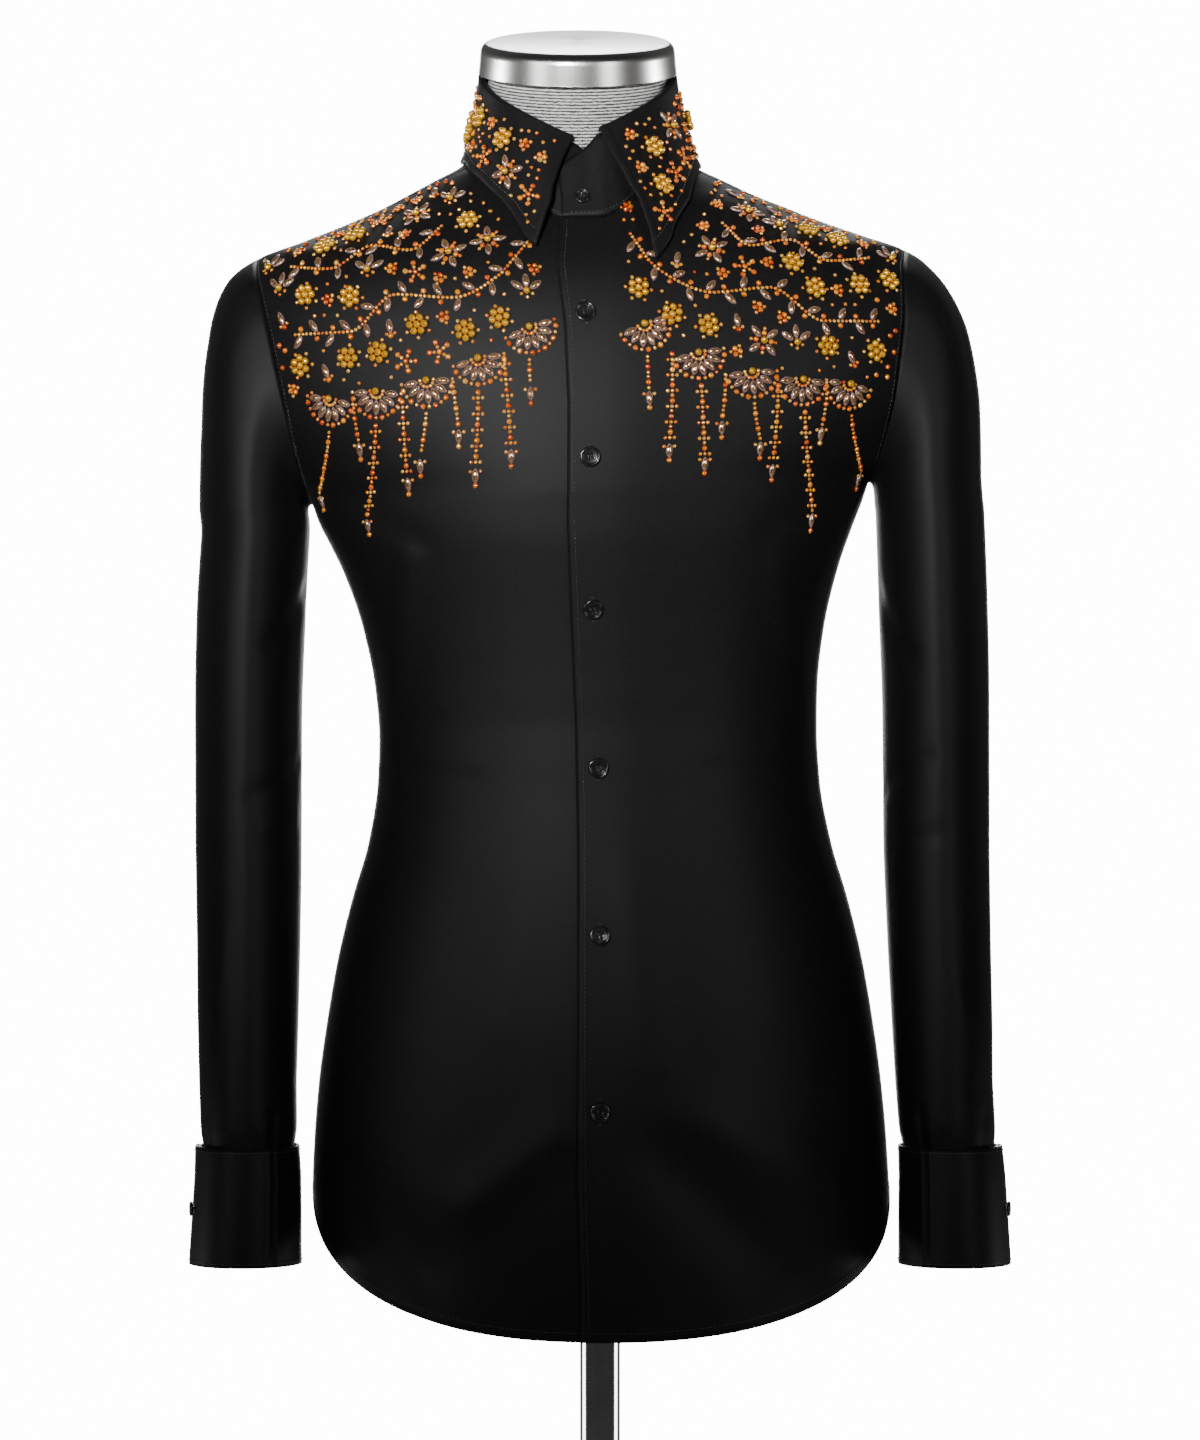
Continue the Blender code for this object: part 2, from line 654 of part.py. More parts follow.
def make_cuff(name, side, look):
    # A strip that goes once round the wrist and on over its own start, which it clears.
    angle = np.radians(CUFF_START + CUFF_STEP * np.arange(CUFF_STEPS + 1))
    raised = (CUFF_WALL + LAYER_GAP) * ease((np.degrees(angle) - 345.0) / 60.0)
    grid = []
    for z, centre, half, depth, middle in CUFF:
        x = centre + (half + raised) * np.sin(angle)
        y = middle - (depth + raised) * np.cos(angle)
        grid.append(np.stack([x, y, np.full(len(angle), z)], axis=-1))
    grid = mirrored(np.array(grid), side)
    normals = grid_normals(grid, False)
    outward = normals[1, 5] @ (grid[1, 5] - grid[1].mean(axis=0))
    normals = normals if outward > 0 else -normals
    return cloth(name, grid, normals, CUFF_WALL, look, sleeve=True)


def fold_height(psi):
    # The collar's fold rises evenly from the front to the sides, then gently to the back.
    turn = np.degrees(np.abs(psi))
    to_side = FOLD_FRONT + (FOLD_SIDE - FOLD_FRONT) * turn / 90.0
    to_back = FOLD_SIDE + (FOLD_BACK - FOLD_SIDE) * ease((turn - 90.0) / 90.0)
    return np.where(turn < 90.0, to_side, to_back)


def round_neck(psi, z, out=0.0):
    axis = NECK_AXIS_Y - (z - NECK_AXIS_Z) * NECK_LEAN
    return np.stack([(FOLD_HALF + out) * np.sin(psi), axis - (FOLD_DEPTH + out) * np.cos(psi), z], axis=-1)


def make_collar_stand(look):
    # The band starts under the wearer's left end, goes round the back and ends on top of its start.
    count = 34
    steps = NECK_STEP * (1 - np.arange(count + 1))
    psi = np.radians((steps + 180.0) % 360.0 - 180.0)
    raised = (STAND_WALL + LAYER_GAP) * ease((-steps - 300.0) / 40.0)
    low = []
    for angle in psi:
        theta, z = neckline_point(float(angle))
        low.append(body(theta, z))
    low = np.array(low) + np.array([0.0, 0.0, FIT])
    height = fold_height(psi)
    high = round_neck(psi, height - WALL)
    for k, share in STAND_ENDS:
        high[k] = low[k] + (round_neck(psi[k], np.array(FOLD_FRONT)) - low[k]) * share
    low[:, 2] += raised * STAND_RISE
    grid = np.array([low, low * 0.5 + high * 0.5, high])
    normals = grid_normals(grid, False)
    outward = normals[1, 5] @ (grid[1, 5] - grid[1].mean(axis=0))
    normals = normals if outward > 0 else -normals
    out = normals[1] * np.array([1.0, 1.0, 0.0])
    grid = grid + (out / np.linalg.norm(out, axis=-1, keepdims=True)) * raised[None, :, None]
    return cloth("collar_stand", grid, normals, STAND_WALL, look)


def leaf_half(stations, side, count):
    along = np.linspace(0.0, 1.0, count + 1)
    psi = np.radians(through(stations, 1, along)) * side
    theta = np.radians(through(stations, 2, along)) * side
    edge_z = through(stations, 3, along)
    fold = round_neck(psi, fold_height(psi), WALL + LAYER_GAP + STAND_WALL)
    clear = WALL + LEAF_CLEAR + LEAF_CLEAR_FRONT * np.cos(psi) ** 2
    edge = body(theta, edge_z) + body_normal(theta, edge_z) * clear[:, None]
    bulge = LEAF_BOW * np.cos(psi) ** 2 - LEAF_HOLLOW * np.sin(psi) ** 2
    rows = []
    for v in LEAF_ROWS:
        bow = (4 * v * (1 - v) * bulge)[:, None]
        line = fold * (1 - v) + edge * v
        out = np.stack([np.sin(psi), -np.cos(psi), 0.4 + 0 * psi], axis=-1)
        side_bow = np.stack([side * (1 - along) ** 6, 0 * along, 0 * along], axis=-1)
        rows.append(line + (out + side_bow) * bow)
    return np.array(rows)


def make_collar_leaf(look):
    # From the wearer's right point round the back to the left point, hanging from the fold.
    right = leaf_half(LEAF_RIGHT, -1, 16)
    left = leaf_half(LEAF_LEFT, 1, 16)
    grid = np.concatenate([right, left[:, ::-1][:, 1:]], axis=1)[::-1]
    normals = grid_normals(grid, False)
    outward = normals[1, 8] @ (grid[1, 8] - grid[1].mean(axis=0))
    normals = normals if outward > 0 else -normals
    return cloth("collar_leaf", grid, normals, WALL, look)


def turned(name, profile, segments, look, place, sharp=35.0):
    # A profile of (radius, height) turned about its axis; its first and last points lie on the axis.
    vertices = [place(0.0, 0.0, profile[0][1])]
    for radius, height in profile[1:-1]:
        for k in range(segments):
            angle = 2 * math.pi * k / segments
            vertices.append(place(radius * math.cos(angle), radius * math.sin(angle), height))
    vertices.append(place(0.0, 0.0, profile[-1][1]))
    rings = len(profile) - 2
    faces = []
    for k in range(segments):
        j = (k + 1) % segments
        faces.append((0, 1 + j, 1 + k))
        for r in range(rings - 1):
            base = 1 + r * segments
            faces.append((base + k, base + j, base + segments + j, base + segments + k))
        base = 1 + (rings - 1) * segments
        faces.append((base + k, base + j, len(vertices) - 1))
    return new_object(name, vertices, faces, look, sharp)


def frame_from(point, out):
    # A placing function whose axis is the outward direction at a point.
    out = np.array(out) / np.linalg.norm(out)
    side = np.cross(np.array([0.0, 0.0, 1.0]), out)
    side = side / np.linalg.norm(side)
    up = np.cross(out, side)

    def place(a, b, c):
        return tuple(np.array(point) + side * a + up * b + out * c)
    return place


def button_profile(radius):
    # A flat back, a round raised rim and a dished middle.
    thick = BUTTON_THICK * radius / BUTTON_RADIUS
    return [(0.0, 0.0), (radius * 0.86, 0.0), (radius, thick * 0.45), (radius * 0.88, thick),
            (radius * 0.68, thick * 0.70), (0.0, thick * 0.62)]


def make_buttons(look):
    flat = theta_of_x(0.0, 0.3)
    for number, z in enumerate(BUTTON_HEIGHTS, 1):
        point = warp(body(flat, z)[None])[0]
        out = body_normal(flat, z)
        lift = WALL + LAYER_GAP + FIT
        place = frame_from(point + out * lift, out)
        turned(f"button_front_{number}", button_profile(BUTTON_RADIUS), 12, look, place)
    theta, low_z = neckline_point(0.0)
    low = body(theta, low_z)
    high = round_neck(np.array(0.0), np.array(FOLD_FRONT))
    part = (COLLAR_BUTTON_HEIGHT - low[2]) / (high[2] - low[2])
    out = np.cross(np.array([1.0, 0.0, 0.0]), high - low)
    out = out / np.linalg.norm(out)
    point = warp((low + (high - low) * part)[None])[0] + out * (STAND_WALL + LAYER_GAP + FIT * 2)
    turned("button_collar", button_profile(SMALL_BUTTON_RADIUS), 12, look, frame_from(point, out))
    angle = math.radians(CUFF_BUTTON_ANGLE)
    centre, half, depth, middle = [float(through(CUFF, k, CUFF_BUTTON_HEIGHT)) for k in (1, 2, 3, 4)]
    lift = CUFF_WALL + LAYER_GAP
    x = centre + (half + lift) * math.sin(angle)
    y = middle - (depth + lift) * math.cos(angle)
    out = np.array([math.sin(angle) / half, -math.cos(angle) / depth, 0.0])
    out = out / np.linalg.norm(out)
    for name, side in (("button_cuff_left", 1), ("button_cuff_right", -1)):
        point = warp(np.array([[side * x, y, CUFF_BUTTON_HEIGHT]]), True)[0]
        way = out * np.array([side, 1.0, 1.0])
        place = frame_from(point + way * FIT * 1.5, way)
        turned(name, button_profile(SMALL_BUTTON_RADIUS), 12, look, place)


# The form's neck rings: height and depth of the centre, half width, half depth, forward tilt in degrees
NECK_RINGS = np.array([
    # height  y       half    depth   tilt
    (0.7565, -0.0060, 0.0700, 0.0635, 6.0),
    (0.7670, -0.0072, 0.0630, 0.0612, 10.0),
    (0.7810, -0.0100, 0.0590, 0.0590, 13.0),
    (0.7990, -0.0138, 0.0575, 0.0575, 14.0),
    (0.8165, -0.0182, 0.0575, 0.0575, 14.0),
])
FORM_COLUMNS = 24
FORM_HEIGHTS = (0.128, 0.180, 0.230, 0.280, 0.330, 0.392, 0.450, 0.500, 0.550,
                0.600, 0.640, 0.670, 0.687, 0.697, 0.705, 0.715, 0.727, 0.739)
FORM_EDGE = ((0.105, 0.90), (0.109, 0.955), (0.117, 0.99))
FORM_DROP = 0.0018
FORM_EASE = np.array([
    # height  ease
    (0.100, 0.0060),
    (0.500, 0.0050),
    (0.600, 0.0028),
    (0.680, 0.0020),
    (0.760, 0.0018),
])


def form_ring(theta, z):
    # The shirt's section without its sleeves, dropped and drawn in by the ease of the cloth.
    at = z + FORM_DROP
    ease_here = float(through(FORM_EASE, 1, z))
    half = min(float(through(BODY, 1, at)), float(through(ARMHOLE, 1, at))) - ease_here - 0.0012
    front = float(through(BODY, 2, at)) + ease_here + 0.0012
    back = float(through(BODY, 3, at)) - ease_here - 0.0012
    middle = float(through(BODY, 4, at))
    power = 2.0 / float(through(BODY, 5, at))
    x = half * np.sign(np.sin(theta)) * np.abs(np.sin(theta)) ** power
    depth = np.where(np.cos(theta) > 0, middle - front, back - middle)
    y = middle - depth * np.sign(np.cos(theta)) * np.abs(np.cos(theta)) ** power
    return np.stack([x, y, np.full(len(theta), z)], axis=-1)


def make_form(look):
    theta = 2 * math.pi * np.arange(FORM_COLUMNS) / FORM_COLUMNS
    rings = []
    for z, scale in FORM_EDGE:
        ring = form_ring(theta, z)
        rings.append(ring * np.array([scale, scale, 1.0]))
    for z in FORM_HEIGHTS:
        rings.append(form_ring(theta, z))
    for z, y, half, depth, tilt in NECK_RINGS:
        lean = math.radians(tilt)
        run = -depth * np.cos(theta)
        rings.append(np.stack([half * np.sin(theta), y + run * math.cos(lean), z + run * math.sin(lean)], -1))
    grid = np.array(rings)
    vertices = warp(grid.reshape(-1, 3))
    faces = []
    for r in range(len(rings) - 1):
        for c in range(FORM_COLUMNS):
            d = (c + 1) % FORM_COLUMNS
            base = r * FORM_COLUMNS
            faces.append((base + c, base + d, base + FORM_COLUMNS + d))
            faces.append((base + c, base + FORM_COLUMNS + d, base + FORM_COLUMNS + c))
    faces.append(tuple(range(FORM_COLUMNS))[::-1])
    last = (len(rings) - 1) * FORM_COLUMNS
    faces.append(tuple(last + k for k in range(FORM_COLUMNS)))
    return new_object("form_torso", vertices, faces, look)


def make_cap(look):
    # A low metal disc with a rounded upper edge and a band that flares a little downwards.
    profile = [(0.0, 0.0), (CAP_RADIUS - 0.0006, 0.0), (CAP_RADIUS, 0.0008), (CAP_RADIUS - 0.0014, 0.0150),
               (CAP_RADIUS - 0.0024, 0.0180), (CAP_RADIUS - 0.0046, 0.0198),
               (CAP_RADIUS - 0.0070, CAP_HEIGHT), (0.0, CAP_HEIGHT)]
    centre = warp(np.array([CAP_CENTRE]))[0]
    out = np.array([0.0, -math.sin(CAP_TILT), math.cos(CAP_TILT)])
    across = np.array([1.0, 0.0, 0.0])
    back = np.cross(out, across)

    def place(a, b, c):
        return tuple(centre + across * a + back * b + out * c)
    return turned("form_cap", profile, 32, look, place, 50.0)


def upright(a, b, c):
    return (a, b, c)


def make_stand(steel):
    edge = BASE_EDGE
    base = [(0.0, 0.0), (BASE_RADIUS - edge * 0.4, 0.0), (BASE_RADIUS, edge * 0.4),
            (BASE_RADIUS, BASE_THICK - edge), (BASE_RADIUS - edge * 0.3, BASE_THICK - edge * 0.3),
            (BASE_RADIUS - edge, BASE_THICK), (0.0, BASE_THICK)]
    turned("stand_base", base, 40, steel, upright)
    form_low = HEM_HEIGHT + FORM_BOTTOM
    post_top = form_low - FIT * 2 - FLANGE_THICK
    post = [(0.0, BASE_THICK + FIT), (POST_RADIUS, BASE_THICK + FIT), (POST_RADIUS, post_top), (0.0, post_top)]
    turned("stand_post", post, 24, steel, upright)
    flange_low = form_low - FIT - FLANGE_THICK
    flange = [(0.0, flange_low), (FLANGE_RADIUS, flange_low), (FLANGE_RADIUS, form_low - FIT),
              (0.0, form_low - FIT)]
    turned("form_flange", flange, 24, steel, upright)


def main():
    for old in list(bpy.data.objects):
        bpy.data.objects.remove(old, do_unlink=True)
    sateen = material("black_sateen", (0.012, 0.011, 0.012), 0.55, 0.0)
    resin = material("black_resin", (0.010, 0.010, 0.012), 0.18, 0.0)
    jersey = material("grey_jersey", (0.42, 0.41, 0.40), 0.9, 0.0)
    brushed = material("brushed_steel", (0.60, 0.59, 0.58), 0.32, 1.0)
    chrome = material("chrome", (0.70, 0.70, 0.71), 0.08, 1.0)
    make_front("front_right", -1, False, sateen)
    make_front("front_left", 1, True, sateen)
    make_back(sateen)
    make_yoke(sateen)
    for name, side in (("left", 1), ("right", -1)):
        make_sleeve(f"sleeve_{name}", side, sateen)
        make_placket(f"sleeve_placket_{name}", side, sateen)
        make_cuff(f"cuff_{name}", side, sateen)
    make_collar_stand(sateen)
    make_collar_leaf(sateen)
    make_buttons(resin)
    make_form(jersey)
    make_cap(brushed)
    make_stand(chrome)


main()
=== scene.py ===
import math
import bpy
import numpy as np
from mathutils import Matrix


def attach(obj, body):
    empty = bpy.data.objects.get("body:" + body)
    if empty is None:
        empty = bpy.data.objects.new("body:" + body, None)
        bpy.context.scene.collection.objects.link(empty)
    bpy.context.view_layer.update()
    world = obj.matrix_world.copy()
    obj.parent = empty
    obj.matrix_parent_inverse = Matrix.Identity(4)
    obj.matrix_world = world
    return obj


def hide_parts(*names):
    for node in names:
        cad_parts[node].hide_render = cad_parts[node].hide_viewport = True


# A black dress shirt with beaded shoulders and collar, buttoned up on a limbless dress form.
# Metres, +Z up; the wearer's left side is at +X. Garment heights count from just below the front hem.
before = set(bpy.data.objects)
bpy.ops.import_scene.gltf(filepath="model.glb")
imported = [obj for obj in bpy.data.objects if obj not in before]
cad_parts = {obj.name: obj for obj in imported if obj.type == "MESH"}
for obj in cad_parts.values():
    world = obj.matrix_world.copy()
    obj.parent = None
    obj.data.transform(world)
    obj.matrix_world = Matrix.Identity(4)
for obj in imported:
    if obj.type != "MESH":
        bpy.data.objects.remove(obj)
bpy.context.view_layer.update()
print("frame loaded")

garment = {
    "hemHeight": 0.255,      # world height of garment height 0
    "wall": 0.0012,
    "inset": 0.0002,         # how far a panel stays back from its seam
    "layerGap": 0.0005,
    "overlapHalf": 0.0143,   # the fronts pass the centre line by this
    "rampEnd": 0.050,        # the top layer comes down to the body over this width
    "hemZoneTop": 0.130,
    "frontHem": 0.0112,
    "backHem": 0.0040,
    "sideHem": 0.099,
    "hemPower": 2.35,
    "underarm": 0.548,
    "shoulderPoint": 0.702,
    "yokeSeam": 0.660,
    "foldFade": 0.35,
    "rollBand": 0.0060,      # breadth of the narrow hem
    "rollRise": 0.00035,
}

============

• [What the exercise asks]:
Reproduce exactly, please, only the lines from the start of the data above to the line that contains "return cloth(name, grid, normals, CUFF_WALL, look, sleeve=True)", with both ends kept.

• [Written response]:
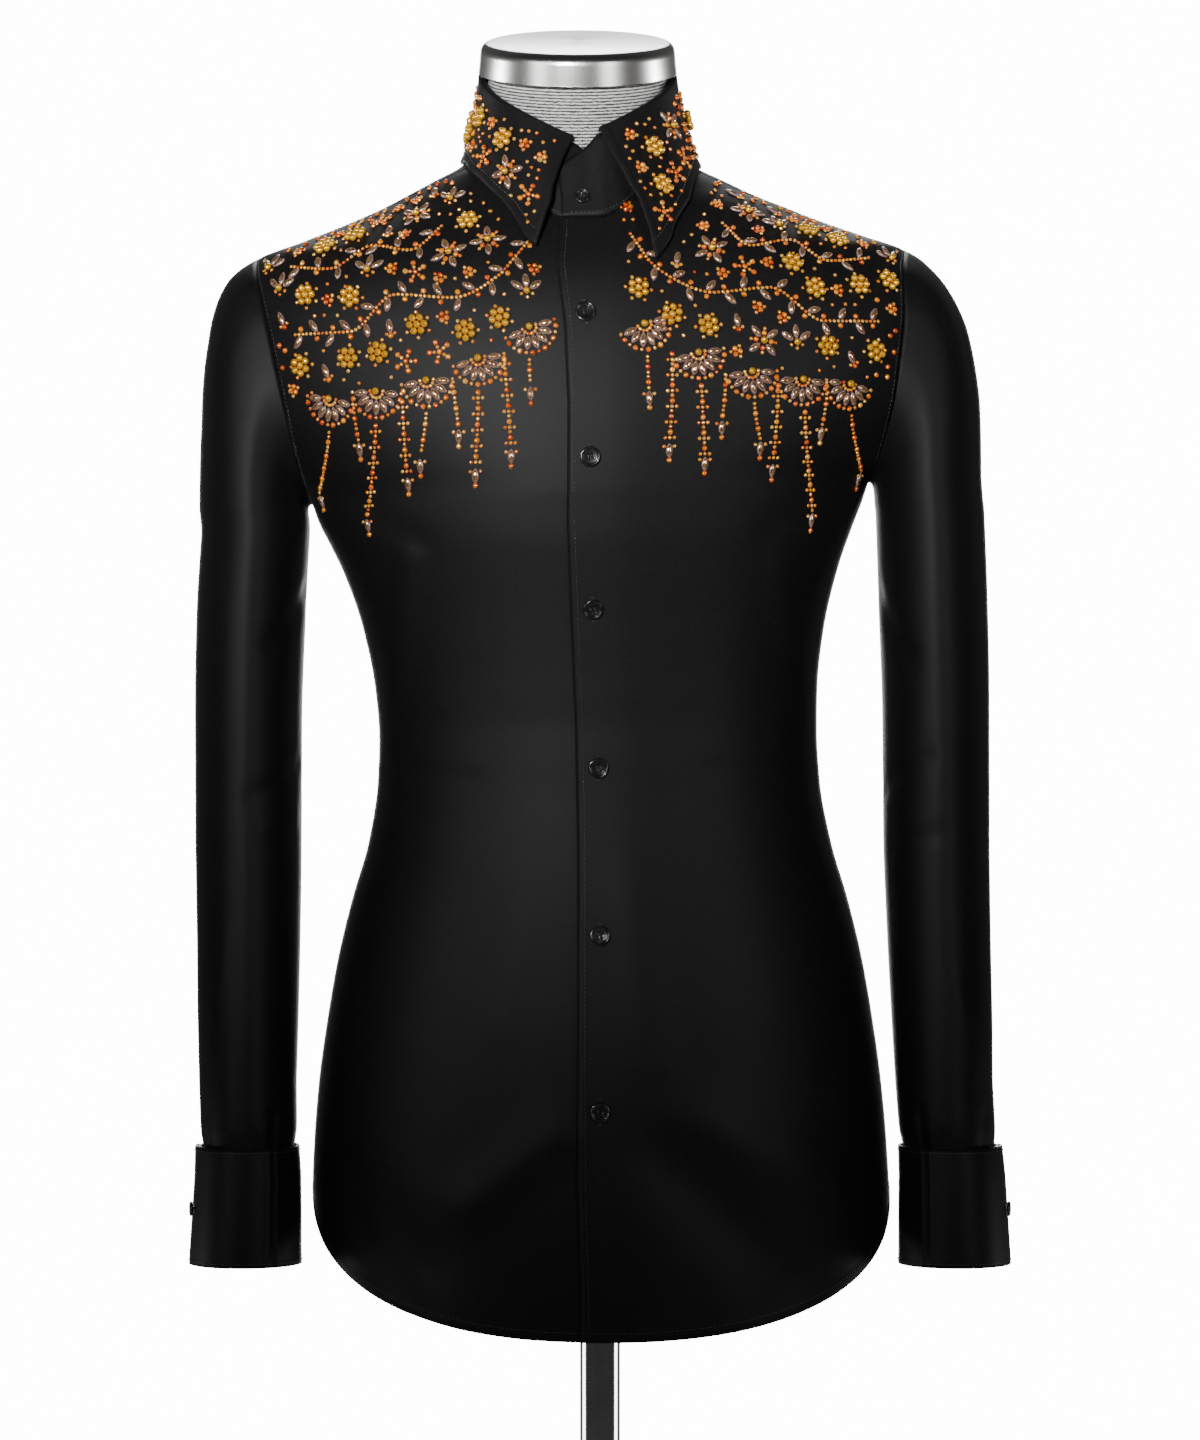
Continue the Blender code for this object: part 2, from line 654 of part.py. More parts follow.
def make_cuff(name, side, look):
    # A strip that goes once round the wrist and on over its own start, which it clears.
    angle = np.radians(CUFF_START + CUFF_STEP * np.arange(CUFF_STEPS + 1))
    raised = (CUFF_WALL + LAYER_GAP) * ease((np.degrees(angle) - 345.0) / 60.0)
    grid = []
    for z, centre, half, depth, middle in CUFF:
        x = centre + (half + raised) * np.sin(angle)
        y = middle - (depth + raised) * np.cos(angle)
        grid.append(np.stack([x, y, np.full(len(angle), z)], axis=-1))
    grid = mirrored(np.array(grid), side)
    normals = grid_normals(grid, False)
    outward = normals[1, 5] @ (grid[1, 5] - grid[1].mean(axis=0))
    normals = normals if outward > 0 else -normals
    return cloth(name, grid, normals, CUFF_WALL, look, sleeve=True)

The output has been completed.